● WHAT IS ASKED
Reproduce all of the material exactly as shown.
:::
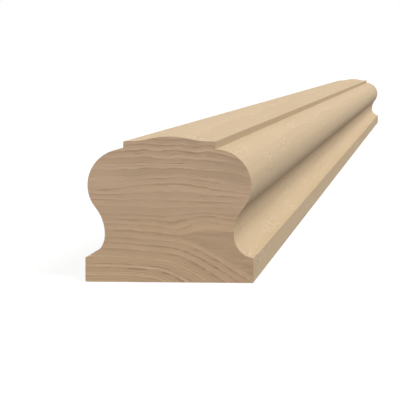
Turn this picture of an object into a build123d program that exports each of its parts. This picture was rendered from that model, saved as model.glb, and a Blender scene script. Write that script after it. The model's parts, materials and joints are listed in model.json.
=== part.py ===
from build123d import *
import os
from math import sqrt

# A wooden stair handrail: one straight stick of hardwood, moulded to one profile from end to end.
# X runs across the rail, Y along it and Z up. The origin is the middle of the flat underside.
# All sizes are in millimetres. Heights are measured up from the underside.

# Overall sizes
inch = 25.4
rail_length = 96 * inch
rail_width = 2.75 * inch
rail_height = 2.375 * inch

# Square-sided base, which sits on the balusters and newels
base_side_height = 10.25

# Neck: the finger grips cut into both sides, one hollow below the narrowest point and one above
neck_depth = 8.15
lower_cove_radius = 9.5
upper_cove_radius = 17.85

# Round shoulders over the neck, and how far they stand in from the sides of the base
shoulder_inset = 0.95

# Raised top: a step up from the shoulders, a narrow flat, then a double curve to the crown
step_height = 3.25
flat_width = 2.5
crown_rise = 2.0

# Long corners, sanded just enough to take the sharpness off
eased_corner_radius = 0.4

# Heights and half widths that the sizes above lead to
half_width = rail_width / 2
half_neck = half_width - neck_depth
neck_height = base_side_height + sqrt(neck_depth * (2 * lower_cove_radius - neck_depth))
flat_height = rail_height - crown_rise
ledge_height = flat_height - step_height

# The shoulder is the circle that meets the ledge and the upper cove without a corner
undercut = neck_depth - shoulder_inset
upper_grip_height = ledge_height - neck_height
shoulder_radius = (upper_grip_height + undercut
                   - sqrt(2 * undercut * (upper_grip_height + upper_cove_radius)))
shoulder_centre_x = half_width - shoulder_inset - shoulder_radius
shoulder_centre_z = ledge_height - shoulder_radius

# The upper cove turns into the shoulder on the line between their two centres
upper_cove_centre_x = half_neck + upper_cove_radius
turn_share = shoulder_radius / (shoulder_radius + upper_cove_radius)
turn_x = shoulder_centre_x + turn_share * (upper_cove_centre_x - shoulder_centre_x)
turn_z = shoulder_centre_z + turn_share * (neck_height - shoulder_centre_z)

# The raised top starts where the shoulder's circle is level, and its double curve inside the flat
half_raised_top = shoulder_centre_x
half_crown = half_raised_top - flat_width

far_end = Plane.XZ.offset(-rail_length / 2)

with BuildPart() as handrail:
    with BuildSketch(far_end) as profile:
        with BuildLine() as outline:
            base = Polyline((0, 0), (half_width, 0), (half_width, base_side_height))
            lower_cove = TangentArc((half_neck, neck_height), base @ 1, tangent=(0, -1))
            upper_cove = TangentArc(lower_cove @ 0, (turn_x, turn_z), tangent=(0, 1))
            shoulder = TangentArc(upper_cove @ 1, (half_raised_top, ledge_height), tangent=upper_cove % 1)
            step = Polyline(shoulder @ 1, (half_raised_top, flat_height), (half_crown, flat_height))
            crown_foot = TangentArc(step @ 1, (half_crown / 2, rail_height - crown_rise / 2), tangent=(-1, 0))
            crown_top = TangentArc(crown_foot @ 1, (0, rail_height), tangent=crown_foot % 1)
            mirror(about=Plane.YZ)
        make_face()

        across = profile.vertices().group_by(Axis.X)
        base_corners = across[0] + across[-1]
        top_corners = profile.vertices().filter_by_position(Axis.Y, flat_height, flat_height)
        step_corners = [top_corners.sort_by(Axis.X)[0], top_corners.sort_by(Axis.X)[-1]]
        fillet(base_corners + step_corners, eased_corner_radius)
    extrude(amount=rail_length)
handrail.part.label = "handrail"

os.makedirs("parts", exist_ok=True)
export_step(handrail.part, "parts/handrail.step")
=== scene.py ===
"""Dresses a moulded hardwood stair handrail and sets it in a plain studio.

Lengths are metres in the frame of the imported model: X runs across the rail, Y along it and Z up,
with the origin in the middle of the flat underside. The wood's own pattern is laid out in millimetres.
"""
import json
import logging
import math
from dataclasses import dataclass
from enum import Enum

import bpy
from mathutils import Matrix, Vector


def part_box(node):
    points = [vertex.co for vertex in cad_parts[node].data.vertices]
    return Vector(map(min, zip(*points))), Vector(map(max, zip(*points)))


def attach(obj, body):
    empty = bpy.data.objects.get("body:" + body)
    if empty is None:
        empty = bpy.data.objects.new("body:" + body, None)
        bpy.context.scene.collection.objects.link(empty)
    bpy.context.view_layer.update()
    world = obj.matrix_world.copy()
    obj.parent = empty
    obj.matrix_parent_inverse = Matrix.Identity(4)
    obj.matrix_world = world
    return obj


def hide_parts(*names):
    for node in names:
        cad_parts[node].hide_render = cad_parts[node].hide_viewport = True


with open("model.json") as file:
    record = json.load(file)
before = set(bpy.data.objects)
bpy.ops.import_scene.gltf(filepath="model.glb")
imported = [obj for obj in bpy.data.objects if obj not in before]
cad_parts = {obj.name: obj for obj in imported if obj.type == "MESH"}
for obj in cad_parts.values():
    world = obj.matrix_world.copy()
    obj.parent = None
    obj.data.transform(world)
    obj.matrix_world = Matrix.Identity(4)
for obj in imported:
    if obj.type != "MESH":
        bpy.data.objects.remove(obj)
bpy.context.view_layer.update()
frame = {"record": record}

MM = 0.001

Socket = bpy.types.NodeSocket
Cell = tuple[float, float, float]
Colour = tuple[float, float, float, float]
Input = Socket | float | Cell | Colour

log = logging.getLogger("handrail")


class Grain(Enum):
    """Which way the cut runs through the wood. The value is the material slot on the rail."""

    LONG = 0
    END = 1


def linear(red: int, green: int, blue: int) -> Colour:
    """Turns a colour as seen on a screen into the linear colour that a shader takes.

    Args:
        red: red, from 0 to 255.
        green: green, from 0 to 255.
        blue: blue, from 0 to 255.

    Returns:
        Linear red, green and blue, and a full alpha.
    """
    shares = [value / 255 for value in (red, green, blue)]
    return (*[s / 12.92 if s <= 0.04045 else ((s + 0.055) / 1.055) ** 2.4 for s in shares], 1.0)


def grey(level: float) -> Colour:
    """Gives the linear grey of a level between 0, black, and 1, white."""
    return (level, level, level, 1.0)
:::
● RESULT OF THE TASK
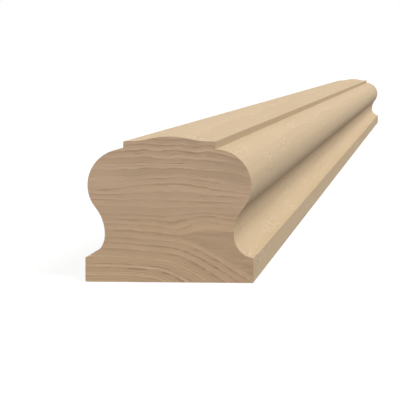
Turn this picture of an object into a build123d program that exports each of its parts. This picture was rendered from that model, saved as model.glb, and a Blender scene script. Write that script after it. The model's parts, materials and joints are listed in model.json.
=== part.py ===
from build123d import *
import os
from math import sqrt

# A wooden stair handrail: one straight stick of hardwood, moulded to one profile from end to end.
# X runs across the rail, Y along it and Z up. The origin is the middle of the flat underside.
# All sizes are in millimetres. Heights are measured up from the underside.

# Overall sizes
inch = 25.4
rail_length = 96 * inch
rail_width = 2.75 * inch
rail_height = 2.375 * inch

# Square-sided base, which sits on the balusters and newels
base_side_height = 10.25

# Neck: the finger grips cut into both sides, one hollow below the narrowest point and one above
neck_depth = 8.15
lower_cove_radius = 9.5
upper_cove_radius = 17.85

# Round shoulders over the neck, and how far they stand in from the sides of the base
shoulder_inset = 0.95

# Raised top: a step up from the shoulders, a narrow flat, then a double curve to the crown
step_height = 3.25
flat_width = 2.5
crown_rise = 2.0

# Long corners, sanded just enough to take the sharpness off
eased_corner_radius = 0.4

# Heights and half widths that the sizes above lead to
half_width = rail_width / 2
half_neck = half_width - neck_depth
neck_height = base_side_height + sqrt(neck_depth * (2 * lower_cove_radius - neck_depth))
flat_height = rail_height - crown_rise
ledge_height = flat_height - step_height

# The shoulder is the circle that meets the ledge and the upper cove without a corner
undercut = neck_depth - shoulder_inset
upper_grip_height = ledge_height - neck_height
shoulder_radius = (upper_grip_height + undercut
                   - sqrt(2 * undercut * (upper_grip_height + upper_cove_radius)))
shoulder_centre_x = half_width - shoulder_inset - shoulder_radius
shoulder_centre_z = ledge_height - shoulder_radius

# The upper cove turns into the shoulder on the line between their two centres
upper_cove_centre_x = half_neck + upper_cove_radius
turn_share = shoulder_radius / (shoulder_radius + upper_cove_radius)
turn_x = shoulder_centre_x + turn_share * (upper_cove_centre_x - shoulder_centre_x)
turn_z = shoulder_centre_z + turn_share * (neck_height - shoulder_centre_z)

# The raised top starts where the shoulder's circle is level, and its double curve inside the flat
half_raised_top = shoulder_centre_x
half_crown = half_raised_top - flat_width

far_end = Plane.XZ.offset(-rail_length / 2)

with BuildPart() as handrail:
    with BuildSketch(far_end) as profile:
        with BuildLine() as outline:
            base = Polyline((0, 0), (half_width, 0), (half_width, base_side_height))
            lower_cove = TangentArc((half_neck, neck_height), base @ 1, tangent=(0, -1))
            upper_cove = TangentArc(lower_cove @ 0, (turn_x, turn_z), tangent=(0, 1))
            shoulder = TangentArc(upper_cove @ 1, (half_raised_top, ledge_height), tangent=upper_cove % 1)
            step = Polyline(shoulder @ 1, (half_raised_top, flat_height), (half_crown, flat_height))
            crown_foot = TangentArc(step @ 1, (half_crown / 2, rail_height - crown_rise / 2), tangent=(-1, 0))
            crown_top = TangentArc(crown_foot @ 1, (0, rail_height), tangent=crown_foot % 1)
            mirror(about=Plane.YZ)
        make_face()

        across = profile.vertices().group_by(Axis.X)
        base_corners = across[0] + across[-1]
        top_corners = profile.vertices().filter_by_position(Axis.Y, flat_height, flat_height)
        step_corners = [top_corners.sort_by(Axis.X)[0], top_corners.sort_by(Axis.X)[-1]]
        fillet(base_corners + step_corners, eased_corner_radius)
    extrude(amount=rail_length)
handrail.part.label = "handrail"

os.makedirs("parts", exist_ok=True)
export_step(handrail.part, "parts/handrail.step")
=== scene.py ===
"""Dresses a moulded hardwood stair handrail and sets it in a plain studio.

Lengths are metres in the frame of the imported model: X runs across the rail, Y along it and Z up,
with the origin in the middle of the flat underside. The wood's own pattern is laid out in millimetres.
"""
import json
import logging
import math
from dataclasses import dataclass
from enum import Enum

import bpy
from mathutils import Matrix, Vector


def part_box(node):
    points = [vertex.co for vertex in cad_parts[node].data.vertices]
    return Vector(map(min, zip(*points))), Vector(map(max, zip(*points)))


def attach(obj, body):
    empty = bpy.data.objects.get("body:" + body)
    if empty is None:
        empty = bpy.data.objects.new("body:" + body, None)
        bpy.context.scene.collection.objects.link(empty)
    bpy.context.view_layer.update()
    world = obj.matrix_world.copy()
    obj.parent = empty
    obj.matrix_parent_inverse = Matrix.Identity(4)
    obj.matrix_world = world
    return obj


def hide_parts(*names):
    for node in names:
        cad_parts[node].hide_render = cad_parts[node].hide_viewport = True


with open("model.json") as file:
    record = json.load(file)
before = set(bpy.data.objects)
bpy.ops.import_scene.gltf(filepath="model.glb")
imported = [obj for obj in bpy.data.objects if obj not in before]
cad_parts = {obj.name: obj for obj in imported if obj.type == "MESH"}
for obj in cad_parts.values():
    world = obj.matrix_world.copy()
    obj.parent = None
    obj.data.transform(world)
    obj.matrix_world = Matrix.Identity(4)
for obj in imported:
    if obj.type != "MESH":
        bpy.data.objects.remove(obj)
bpy.context.view_layer.update()
frame = {"record": record}

MM = 0.001

Socket = bpy.types.NodeSocket
Cell = tuple[float, float, float]
Colour = tuple[float, float, float, float]
Input = Socket | float | Cell | Colour

log = logging.getLogger("handrail")


class Grain(Enum):
    """Which way the cut runs through the wood. The value is the material slot on the rail."""

    LONG = 0
    END = 1


def linear(red: int, green: int, blue: int) -> Colour:
    """Turns a colour as seen on a screen into the linear colour that a shader takes.

    Args:
        red: red, from 0 to 255.
        green: green, from 0 to 255.
        blue: blue, from 0 to 255.

    Returns:
        Linear red, green and blue, and a full alpha.
    """
    shares = [value / 255 for value in (red, green, blue)]
    return (*[s / 12.92 if s <= 0.04045 else ((s + 0.055) / 1.055) ** 2.4 for s in shares], 1.0)


def grey(level: float) -> Colour:
    """Gives the linear grey of a level between 0, black, and 1, white."""
    return (level, level, level, 1.0)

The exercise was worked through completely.